After hitting $US139.13, the global benchmark Brent crude oil continued to go up and down. By 4pm AEDT, it was up 2 per cent on the previous close at $US125.68 a barrel.
US crude oil was 1.5 per cent higher at $US121.22.
Bank of America's chief economist Ethan Harris said the threat of a supply crunch if the West bans Russian oil is driving the volatility.
The lift in oil prices boosted energy stocks on Wall Street. Baker Hughes added 4.7 per cent, Chevron gained 2.1 per cent and Exxon Mobil rose 3.6 per cent.
But, overall, equities tumbled in New York.
The Dow Jones Industrial Average had its worst day in almost a year, down 2.4 per cent to close at 32,817.
The S&P 500 suffered its biggest loss since June, down 3 per cent to 4,201, while the Nasdaq Composite had its biggest decline since May, down 3.6 per cent to 12,830.
Bank stocks also fell on fears of rising inflation and the US economy slowing down.
American Express lost 8 per cent, Citigroup fell 1.8 per cent and US Bancorp dropped 3.9 per cent.
The pan-European STOXX 600 index lost 1.1 per cent, Germany’s DAX dropped 2 per cent and Britain's FTSE slid 0.4 per cent.
Nickel prices also soared, up by as much as 90 per cent on Friday's close.
"Russia produces 7 per cent of the world’s supply of this key stainless steel and lithium-ion battery ingredient," noted NAB's head of FX strategy and markets Ray Attrill.
Mr Attrill said the price moves were occurring with "sellers rushing to the sidelines, leading to sharp price jumps between trades as short position holders scrambled to buy back positions."
Iron ore spot prices also rose $US10.35, or 6.8 per cent, to $US162.75 per tonne.
Those commodity price jumps and the dominance of energy and mining companies on the local market is so far shielding the ASX from the scale of losses experienced on other major bourses.
However, energy and mining sectors lost ground throughout the session to close 3.4 per cent and 3 per cent lower, respectively.
Rio Tinto lost 4.6 per cent, BHP fell 3.3 per cent and Fortescue Metals Group was down 4.2 per cent.
Woodside lost 4.1 per cent, Santos fell 3.5 per cent and Origin dropped 3.1 per cent.
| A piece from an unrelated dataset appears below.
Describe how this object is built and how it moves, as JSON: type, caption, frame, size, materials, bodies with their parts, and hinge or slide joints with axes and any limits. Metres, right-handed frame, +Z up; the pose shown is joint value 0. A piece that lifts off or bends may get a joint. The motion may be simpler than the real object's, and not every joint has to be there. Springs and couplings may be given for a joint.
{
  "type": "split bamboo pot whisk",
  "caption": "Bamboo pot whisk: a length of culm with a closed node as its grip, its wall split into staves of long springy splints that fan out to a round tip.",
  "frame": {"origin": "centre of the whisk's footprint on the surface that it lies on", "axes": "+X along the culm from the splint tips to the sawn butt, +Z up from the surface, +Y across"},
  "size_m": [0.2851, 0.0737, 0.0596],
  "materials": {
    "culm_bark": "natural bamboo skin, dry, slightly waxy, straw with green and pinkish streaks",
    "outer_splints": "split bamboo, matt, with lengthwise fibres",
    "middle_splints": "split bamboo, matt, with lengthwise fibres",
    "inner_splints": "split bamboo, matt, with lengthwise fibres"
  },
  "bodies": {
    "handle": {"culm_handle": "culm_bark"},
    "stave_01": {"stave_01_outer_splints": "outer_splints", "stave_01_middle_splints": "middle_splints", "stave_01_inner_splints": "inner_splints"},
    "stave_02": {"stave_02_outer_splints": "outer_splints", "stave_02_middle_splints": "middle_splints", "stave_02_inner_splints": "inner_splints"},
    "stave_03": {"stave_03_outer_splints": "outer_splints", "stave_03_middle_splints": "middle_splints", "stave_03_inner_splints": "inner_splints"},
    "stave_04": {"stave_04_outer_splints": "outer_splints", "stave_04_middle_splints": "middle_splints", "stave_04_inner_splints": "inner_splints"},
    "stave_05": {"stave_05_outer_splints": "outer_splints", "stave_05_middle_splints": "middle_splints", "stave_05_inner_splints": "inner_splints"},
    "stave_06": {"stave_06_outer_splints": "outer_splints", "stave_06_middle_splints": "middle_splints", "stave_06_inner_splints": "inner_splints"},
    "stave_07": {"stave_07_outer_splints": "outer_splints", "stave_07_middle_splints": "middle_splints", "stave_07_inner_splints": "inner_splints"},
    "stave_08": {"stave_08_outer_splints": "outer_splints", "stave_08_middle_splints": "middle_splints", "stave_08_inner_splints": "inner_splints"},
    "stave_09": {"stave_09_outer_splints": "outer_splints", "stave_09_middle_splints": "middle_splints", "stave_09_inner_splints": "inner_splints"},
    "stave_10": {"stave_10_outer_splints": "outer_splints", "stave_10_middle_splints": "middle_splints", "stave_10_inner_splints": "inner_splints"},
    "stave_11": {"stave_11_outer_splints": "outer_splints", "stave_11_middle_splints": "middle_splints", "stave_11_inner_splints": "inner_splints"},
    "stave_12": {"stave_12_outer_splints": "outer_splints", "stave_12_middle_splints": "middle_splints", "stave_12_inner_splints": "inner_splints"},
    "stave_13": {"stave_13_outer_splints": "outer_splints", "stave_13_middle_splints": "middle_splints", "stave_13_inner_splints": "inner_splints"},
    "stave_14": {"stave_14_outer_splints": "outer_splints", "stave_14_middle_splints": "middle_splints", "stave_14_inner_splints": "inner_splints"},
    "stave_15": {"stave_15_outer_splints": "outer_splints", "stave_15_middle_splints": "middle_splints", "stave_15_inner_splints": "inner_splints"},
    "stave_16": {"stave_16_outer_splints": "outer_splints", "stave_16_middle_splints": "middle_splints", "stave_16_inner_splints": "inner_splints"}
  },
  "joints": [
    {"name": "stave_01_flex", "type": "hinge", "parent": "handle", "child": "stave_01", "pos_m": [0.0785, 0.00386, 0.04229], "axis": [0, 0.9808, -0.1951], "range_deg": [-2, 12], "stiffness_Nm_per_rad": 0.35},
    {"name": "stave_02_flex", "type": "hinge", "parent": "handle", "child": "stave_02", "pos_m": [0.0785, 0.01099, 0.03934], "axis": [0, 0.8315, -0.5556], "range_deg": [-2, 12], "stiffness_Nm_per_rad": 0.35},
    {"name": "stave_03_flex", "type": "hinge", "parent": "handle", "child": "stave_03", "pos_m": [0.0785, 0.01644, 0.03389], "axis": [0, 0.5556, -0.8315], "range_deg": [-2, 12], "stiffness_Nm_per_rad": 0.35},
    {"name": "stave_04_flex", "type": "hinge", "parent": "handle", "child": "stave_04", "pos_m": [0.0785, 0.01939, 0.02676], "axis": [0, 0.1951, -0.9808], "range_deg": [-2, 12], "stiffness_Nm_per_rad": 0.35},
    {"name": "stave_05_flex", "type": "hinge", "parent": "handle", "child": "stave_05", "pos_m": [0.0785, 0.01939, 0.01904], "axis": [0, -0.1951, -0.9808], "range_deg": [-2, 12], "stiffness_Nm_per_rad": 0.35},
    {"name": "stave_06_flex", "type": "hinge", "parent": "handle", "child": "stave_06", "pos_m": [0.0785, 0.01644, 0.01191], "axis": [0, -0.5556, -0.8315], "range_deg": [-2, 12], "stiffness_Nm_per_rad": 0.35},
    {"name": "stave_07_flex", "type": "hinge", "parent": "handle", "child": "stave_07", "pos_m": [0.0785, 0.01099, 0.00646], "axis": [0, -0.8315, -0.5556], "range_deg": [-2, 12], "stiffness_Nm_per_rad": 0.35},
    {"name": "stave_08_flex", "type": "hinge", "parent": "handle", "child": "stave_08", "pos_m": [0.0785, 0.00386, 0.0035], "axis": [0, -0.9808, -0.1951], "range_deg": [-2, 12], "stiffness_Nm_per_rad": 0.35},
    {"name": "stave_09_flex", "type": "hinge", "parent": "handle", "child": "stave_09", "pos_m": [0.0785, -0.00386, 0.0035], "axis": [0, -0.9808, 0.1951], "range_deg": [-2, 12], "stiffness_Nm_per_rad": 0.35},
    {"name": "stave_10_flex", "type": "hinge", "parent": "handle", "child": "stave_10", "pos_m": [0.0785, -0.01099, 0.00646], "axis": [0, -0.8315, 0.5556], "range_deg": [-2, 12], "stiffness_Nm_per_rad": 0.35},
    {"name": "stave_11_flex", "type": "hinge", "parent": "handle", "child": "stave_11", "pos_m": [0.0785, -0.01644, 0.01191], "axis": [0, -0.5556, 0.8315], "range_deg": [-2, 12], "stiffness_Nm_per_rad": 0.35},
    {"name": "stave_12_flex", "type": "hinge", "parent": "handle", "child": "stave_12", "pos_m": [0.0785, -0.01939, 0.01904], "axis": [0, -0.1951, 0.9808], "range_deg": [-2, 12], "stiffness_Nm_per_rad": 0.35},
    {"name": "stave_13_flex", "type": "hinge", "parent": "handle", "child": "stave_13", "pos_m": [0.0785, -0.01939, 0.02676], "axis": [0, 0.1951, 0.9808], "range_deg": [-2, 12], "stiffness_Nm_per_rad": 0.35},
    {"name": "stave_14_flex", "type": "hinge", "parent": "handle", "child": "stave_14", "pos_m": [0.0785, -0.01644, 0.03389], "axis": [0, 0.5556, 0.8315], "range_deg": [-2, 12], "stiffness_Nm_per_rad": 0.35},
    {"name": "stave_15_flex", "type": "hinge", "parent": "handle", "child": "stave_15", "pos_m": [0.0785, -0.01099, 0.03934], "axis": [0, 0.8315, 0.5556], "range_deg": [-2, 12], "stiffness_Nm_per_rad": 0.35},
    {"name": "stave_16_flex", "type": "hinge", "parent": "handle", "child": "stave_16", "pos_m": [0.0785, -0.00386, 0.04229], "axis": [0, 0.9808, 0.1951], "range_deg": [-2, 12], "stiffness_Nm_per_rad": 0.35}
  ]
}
Meanwhile, AGL Energy shed only 0.1 per cent, a day after announcing it had rejected a second takeover bid from Mike Cannon-Brookes and Brookfield.
Gold miner St Barbara Limited was the best performing stock on the top 200 companies index, up 11.4 per cent. Mesoblast Limited gained 4.5 per cent, Imugene Limited rose 4.4 per cent, Woolworths was up 3.6 per cent and CSL Limited added 2.7 per cent.
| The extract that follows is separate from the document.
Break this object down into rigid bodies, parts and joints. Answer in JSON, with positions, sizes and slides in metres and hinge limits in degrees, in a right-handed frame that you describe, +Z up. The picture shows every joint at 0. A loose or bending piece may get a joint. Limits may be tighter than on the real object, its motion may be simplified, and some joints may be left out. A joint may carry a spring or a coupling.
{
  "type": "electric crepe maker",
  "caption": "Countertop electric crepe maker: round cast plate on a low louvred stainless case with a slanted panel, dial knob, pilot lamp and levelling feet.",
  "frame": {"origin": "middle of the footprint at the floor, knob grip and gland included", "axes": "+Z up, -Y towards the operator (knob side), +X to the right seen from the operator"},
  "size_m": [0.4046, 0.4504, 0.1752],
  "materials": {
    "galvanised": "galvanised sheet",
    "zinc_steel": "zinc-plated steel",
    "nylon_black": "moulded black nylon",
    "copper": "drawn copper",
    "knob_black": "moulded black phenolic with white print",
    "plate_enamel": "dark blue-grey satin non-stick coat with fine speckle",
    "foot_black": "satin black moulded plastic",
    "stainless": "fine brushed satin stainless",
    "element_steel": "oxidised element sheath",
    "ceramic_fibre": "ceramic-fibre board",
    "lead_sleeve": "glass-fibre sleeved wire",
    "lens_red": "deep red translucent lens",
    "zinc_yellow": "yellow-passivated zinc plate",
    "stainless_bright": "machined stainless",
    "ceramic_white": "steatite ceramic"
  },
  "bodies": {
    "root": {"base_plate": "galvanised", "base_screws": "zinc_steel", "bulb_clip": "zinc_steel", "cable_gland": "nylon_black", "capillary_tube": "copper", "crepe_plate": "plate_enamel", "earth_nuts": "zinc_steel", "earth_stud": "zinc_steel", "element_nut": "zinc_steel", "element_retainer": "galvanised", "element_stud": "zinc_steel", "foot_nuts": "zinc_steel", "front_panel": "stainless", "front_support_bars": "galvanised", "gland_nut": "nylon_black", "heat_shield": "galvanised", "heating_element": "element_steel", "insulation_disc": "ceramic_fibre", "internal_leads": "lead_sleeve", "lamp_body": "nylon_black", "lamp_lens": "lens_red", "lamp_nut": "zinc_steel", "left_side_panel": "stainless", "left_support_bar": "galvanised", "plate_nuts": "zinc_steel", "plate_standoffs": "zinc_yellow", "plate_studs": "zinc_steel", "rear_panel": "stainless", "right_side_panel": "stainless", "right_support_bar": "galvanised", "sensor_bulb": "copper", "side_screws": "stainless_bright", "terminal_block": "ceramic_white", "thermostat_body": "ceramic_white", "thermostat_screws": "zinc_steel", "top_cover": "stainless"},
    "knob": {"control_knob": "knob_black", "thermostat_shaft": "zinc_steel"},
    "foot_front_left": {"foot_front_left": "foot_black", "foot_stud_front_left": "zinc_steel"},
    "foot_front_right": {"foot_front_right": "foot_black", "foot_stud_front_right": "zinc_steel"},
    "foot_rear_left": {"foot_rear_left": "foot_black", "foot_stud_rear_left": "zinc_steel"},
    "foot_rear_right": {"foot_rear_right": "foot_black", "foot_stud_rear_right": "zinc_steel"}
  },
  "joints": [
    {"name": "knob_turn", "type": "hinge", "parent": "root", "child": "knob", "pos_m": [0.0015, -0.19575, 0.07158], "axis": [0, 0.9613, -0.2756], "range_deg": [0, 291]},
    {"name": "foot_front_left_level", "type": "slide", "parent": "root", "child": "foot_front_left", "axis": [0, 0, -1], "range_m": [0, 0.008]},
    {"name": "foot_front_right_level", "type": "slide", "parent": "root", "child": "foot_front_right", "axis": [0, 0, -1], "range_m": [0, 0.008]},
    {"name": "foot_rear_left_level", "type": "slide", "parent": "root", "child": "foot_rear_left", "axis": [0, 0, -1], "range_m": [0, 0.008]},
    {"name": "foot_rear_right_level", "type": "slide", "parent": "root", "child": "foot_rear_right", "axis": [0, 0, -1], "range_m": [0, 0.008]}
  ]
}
Leading the losses was Nickel Mines, down 9.3 per cent. Bluescope Steel tumbled 8.7 per cent, Liontown Resources fell 7.5 per cent, South32 Limited dropped 6.4 per cent and Oz Minerals fell 5.9 per cent.
Asia Pacific OANDA senior market analyst Jeffrey Halley said a sense of calm had returned to Asia's markets "thanks to the news headline tickers staying quiet about anything Ukraine, energy or otherwise commodity-related."
"One senses we are in the eye of the hurricane, a period of calm before the winds return once again," said Asia Pacific OANDA senior market analyst Jeffrey Halley.
Mr Halley said Australia was in a better position than other global markets to withstand the turbulence.
"The Lucky Country, of course, is better placed than most in the current climate, being a major exporter of just about every commodity that the world desperately wants," he said.
Business confidence up
Business confidence and conditions improved in February as the threat of Omicron eased, according to NAB's monthly business survey.
Business conditions rose 7 points in February, to +9 index points, which is be back above the long-run average.
Business confidence rose 8 points in February to +13 index points, building on a strong rise in January after a sharp fall in December.
Western Australia and Tasmania were the only states where confidence fell.
"The rebound came on the back of a strong rise in the employment index – reflecting fewer health-related employment disruptions and strong labour demand – as well as improvements in trading and profitability," noted NAB senior economist Brody Viney.